Is this, his Irish poem, a political poem? Is Stammers’ inner message here that poetry can indeed bridge cultures, politics… history? How serious is Stammers on these matters? In ‘Testimony’ he uses the partly pejorative term ‘Paddy’s Day’ for St Patrick’s Day. In effect he separates, demarcates, recognises a difference and border. He goes on to write, ‘So it was that I saw two sides of an antinomy take hold/ and go to undo me like a zip./ And I saw that it was writ/ that we should be the critics of our own juxtaposition….’: Church-law/ holy writ, and reason (it is obvious by this point in the poem that Stammers knows his Joyce well enough to know how Jesuitical this mix is; and also, by having the Irish woman quote Derrida to him, how Joyce’s Ireland is mirrored, as it was and continues to be, culturally (and now, economically) linked to Europe). Stammers not only uses the languages of the time and place, but avails himself of modes of thought both current and recondite. To one whose medium is language the whole of language’s document file is open, access-enabled, available. This reads as though he is here attempting to bridge the dialectics of cultural histories, religions, not through achieving a kind of culture-mix synthesis (which, historically, usually translates as being absorbed into the stronger ‘solution’) but through the medium of poetry.
And let us not forget the extension that O’Hara gives us here. Stammers is an admitted and committed romantic in his writing: he is, he has said “… trying to use irony as a lamp, which helps illuminate romantic motifs for the modern sensibility…”. This also fits in with Frank O’Hara’s practice as alluded to in his send-up Personism manifesto: “… to address itself” (the poem) “to one person… thus evoking overtones of love without destroying love’s life-giving vulgarity…”.
The poem as act or expression of love between the writer and reader. Ok. Not to everyone’s taste. And not always so seemly; hence the “…vulgarity…”.; in effect, are we being asked to bridge…by love? No matter how unseemly.

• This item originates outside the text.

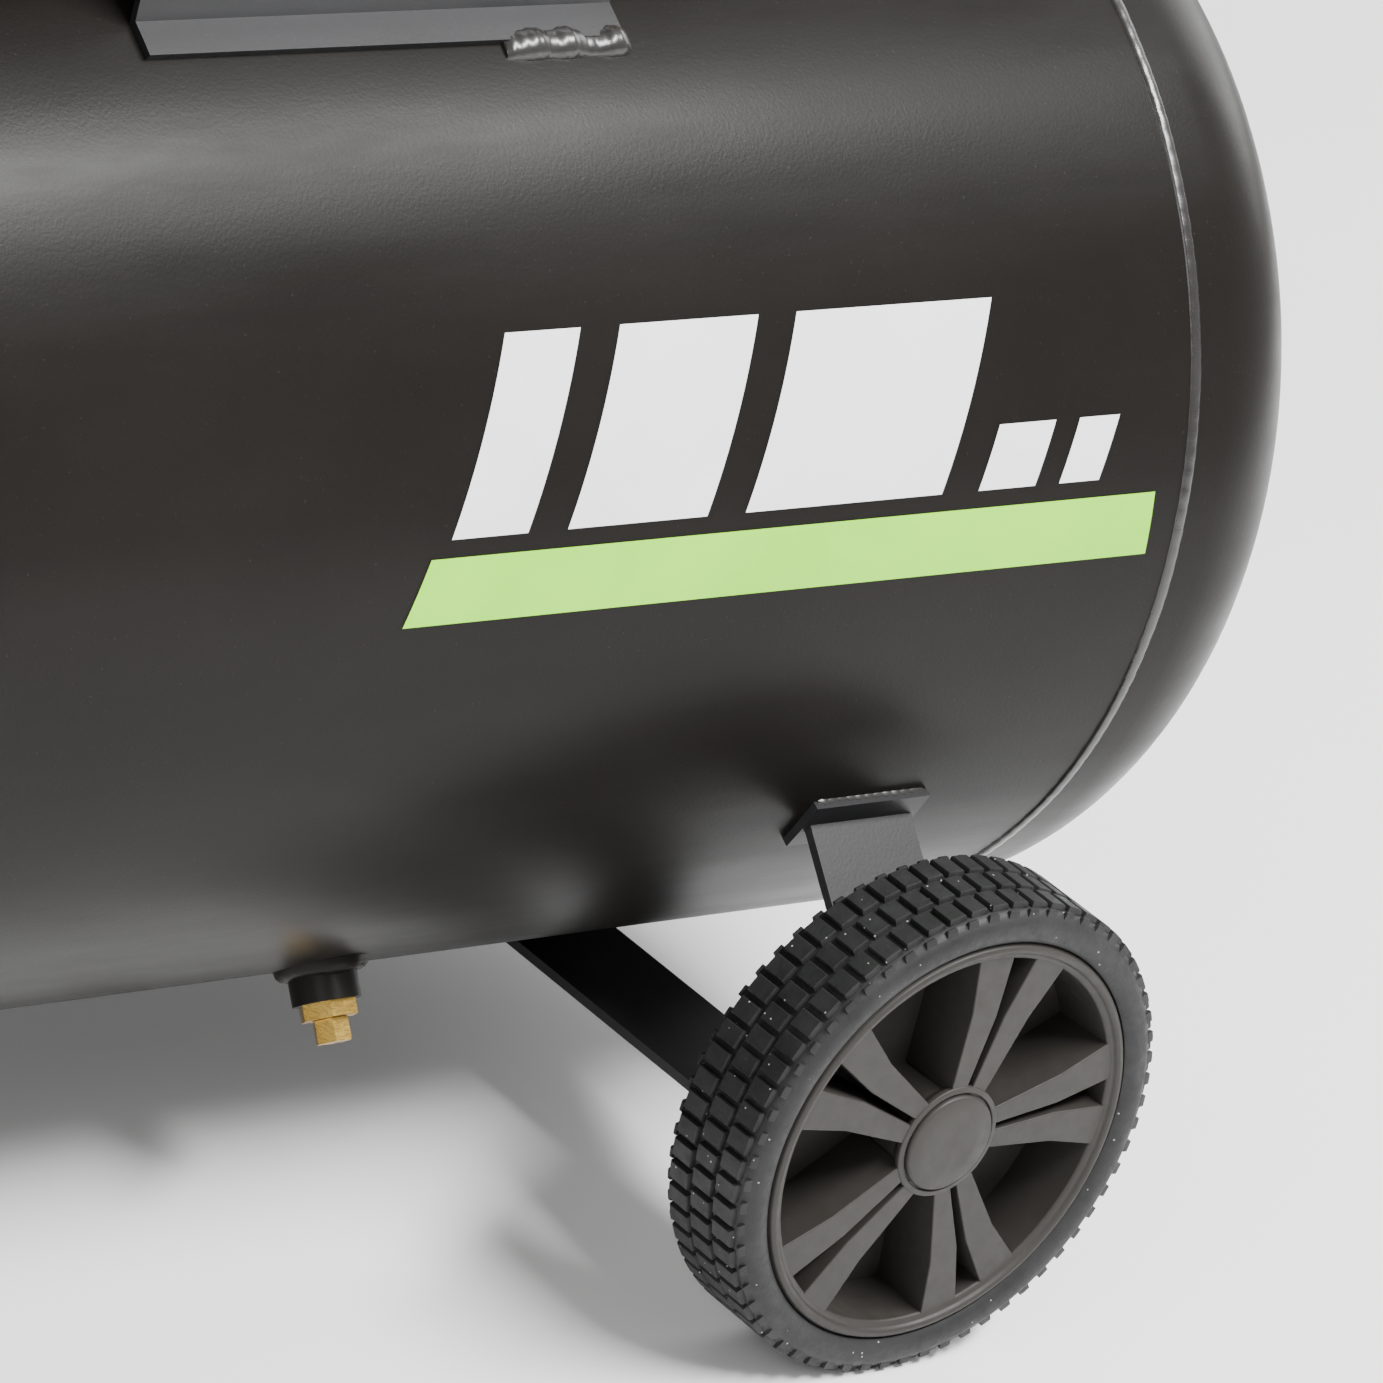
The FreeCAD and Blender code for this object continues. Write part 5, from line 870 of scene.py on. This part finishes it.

Is it so, then, that Stammers resorts to the old belief in the autonomous I, that the individual unit of self has point (‘the myth of a unified selfhood’)? It is not for nothing that Stammers is often referred to as a latter-day Romantic poet (capital R). How autonomous are the poems? Do they depend upon the biographical details for elucidation? The use of rhetorical techniques, of irony, must always assume there is an authority whose value-judgments structure the contrasts, the ‘persuasions’. Is Stammers a Romantic poet? If so, in what way? In that he so values the experience of romantic love (lower R) as a valid part of our common experience/inheritance; or that the continued calling on Keats (‘John Keats Walks Home…’, Stolen Love Behaviour; ‘A Dramatic Monologue’, Interior Night) to play, is an invocation of comparative Kantian certainty, with still the faint whiff of revolution remaining? Kant, of course, was one of the sources from which Derrida worked out the possibilities of differance, dislocation. Would this make Stammers a retrograde thinker? Or is this the ‘new old’? I hate choices like this though; I suspect many others do also; I also suspect some poets love them. I suspect many actually choose not to choose, and that Stammers is one of these. Why miss out?
2
One of the criticisms of the writing in his latest book, Interior Night, is one of language use; the lack of precision in word choice; the relaxed use of form and rhythm. This presupposes an extant precision of word-meaning relationship in the previous books. Throughout his books, Stammers use of language, even where the imagery lifts the poem, or word use changes the poem’s tone, direction, range of meaning, has always been associative in nature; for Stammers the word is a piece of the jigsaw, relativistic, and never a complete unit. Language for Stammers does not have the precision of the lapidarist, of the picture-language advocate; the metric is based on the line. Marvin Minsky, in his exploration of the discoveries and implications of Artificial Intelligence research, writes (: Dennet, 1996): ‘Whatever we may want to say, we probably won’t say exactly that.’ that is, the ability of the mind to express a thought exactly, to communicate fully, is not a possibility we are functionally capable of. The lapidarist produces a refined, long considered writing, honing and honing to get closer to the ‘exactly that’; for a writer like Stammers the refining is concentrated on the flow of language, which has a spoken language quality; the ‘exactly that’ is not the word-to-thought match, but the whole of the piece; he is, one might say, a holistic writer, one for whom the whole of the experience is to be communicated; and, as usual, it can only be done by suggestion. This, of course, means that holistic writing is to a degree a combined experience, where reader fills in, as much as writer suggests (‘What is it, after all, that is authorized?’).